The students created a presentation about why they felt we should expand into high school. The adults were convinced, and we made a presentation to our entire school family and the community about why we wanted Verdi Eco High School. We talked about why continuing into high school—with a passion-based learning approach that’s student-driven in a community that we use as our campus—was vital for current and future families.
Strangely enough, a few weeks earlier, I was introduced to The Drexel Fund—a venture philanthropy fund that invests in innovative school models nationwide. They were very interested in our school, but at the time, it seemed our priorities and theirs did not align because they were looking to invest in high schools, and we didn’t have plans to expand beyond K-8. But, then as the high school idea was introduced and support began to grow across our school family, I was able to go back to them.
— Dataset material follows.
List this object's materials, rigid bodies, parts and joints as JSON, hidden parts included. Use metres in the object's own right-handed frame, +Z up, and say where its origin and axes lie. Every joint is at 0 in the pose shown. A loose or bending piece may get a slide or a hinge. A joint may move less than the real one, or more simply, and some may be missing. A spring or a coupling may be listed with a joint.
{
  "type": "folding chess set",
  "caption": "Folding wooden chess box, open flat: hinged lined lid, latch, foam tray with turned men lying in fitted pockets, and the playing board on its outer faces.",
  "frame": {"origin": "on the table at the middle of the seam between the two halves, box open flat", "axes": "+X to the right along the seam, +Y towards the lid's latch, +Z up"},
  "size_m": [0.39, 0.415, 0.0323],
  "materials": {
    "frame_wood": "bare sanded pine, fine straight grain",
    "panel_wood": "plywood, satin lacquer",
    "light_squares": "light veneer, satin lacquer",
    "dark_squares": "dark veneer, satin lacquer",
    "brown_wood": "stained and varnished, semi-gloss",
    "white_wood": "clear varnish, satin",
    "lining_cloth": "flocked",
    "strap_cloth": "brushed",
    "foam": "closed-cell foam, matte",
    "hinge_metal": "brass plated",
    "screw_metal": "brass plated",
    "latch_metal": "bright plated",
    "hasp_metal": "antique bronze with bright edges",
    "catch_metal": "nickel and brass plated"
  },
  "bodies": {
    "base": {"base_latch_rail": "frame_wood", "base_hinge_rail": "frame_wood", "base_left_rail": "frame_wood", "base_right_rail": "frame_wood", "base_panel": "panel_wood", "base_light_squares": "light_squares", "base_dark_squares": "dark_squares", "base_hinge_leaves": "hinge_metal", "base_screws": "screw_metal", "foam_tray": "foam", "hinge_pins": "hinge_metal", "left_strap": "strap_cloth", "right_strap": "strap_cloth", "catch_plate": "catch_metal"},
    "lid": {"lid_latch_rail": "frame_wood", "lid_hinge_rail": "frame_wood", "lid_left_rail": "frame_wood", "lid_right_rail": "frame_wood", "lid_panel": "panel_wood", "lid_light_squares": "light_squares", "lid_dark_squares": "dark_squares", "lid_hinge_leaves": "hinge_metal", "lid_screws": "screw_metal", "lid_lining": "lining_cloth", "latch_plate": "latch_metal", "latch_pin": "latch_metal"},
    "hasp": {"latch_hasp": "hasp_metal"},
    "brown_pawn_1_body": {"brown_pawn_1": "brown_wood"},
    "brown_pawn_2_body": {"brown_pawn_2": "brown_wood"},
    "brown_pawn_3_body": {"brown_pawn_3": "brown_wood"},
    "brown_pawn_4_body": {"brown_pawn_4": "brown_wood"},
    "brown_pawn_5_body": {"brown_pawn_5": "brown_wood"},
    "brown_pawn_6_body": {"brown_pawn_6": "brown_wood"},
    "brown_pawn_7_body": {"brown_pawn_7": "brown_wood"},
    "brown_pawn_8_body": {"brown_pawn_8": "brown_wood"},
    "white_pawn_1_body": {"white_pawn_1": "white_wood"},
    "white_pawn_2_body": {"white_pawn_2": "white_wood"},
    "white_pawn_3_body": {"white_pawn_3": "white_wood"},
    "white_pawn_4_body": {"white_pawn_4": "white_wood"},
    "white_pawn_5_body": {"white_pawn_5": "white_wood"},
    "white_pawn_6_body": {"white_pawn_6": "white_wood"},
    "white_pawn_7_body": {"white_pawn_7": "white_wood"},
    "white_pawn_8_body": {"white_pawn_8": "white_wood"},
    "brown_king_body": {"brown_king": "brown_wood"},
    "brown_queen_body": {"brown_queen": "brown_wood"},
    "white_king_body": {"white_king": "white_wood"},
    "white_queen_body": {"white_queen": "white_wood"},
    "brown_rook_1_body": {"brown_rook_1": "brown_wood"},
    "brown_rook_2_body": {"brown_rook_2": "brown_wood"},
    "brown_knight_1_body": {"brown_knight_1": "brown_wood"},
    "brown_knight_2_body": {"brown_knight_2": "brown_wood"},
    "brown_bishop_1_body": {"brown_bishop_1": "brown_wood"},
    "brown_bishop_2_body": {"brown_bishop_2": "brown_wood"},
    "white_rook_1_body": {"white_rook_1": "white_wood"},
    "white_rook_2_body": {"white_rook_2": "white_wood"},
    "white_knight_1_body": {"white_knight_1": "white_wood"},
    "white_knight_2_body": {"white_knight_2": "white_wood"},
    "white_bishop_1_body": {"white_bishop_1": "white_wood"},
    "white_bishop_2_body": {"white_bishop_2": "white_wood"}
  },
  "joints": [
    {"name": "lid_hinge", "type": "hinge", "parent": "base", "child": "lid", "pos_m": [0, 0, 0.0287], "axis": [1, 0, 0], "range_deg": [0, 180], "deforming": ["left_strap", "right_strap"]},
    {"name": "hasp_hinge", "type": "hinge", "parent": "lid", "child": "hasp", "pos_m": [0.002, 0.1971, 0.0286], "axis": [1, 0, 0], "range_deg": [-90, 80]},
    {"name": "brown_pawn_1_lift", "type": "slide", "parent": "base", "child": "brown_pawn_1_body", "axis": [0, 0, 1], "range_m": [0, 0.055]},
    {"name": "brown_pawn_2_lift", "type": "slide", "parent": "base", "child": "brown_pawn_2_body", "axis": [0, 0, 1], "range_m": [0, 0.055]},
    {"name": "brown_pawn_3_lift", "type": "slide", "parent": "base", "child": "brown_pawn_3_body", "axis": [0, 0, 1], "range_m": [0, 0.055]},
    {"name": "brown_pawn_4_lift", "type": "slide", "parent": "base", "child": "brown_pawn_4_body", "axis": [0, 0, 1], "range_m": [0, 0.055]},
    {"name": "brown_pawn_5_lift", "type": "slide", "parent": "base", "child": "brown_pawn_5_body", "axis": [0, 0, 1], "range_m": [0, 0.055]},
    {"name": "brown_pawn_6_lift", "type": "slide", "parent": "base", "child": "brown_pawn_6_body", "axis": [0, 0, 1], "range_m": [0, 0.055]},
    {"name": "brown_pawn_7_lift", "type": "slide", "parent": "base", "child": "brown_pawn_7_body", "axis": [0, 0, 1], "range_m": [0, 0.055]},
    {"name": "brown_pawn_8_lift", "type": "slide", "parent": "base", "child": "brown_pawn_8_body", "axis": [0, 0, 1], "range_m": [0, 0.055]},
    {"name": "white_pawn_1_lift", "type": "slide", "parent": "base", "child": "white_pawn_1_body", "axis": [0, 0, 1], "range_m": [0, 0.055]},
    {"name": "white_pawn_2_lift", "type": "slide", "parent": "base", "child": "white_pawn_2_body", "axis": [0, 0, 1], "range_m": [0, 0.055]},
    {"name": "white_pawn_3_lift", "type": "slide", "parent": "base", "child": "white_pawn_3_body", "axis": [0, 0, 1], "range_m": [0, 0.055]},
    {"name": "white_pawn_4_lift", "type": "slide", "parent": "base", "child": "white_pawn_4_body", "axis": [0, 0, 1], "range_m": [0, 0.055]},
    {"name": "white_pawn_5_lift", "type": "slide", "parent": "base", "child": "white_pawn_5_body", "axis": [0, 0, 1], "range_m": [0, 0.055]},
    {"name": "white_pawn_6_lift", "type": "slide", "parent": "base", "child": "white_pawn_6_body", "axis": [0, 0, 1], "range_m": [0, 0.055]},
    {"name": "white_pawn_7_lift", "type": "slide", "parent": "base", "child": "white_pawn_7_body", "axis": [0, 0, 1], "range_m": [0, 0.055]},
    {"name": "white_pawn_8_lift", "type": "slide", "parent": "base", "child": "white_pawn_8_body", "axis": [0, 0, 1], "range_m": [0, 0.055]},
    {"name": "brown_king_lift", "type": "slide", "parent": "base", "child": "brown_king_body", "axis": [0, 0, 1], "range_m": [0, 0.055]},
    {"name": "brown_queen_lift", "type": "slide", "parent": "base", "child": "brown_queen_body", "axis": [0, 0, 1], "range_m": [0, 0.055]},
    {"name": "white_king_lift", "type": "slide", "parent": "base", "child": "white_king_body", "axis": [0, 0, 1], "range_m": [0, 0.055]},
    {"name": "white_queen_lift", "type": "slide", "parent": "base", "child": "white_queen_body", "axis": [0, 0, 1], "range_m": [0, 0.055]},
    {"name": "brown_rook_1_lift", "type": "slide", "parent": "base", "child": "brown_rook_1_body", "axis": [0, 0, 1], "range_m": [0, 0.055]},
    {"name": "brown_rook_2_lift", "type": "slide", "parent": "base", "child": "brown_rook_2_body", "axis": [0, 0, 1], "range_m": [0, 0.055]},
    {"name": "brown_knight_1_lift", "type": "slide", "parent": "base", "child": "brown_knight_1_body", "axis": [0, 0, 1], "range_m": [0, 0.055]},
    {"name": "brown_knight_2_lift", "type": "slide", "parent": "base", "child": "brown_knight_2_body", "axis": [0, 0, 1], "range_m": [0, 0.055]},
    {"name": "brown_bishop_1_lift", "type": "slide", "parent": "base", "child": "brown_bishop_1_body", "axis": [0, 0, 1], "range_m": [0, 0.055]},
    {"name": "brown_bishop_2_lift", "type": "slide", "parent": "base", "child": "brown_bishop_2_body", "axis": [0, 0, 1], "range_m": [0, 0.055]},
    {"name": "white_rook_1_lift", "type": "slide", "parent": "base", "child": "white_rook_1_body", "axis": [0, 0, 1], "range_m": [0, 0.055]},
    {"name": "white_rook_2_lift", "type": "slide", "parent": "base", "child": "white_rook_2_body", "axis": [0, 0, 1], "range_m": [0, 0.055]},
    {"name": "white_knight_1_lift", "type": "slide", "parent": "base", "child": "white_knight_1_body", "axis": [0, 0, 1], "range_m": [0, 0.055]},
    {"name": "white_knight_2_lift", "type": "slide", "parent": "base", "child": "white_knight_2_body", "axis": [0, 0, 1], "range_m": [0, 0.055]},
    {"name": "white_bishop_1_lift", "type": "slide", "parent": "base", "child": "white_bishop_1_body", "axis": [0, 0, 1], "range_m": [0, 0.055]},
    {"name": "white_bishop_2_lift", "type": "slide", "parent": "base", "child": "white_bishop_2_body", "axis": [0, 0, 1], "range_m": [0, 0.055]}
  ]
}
And, they were quick to offer support if we were ready to take that journey of high school expansion.
So, with that, I applied as a founder, pitched the idea of extending the EcoSchool experience into high school, and was accepted as a Drexel Fund Fellow for this current school year, which meant we could officially launch our high school program. The Drexel Fund has shared financial resources, a learning plan, and mentorship that helped us create a high school that follows our unique philosophy.
Q: What is one major aspect of conventional education that Verdi EcoSchool aims to depart from?
Ayana: Our school does not believe that standards must dictate every single educational experience. There is nothing that replaces the passion and interest of a student who’s been empowered to make a change within their community. If we want them to go off into the world and be willing to fight for change, innovate ideas, be empathetic, and fail forward, how do we do that if we don’t allow them to explore their ideas? That’s one of the biggest questions that drives our work and our culture.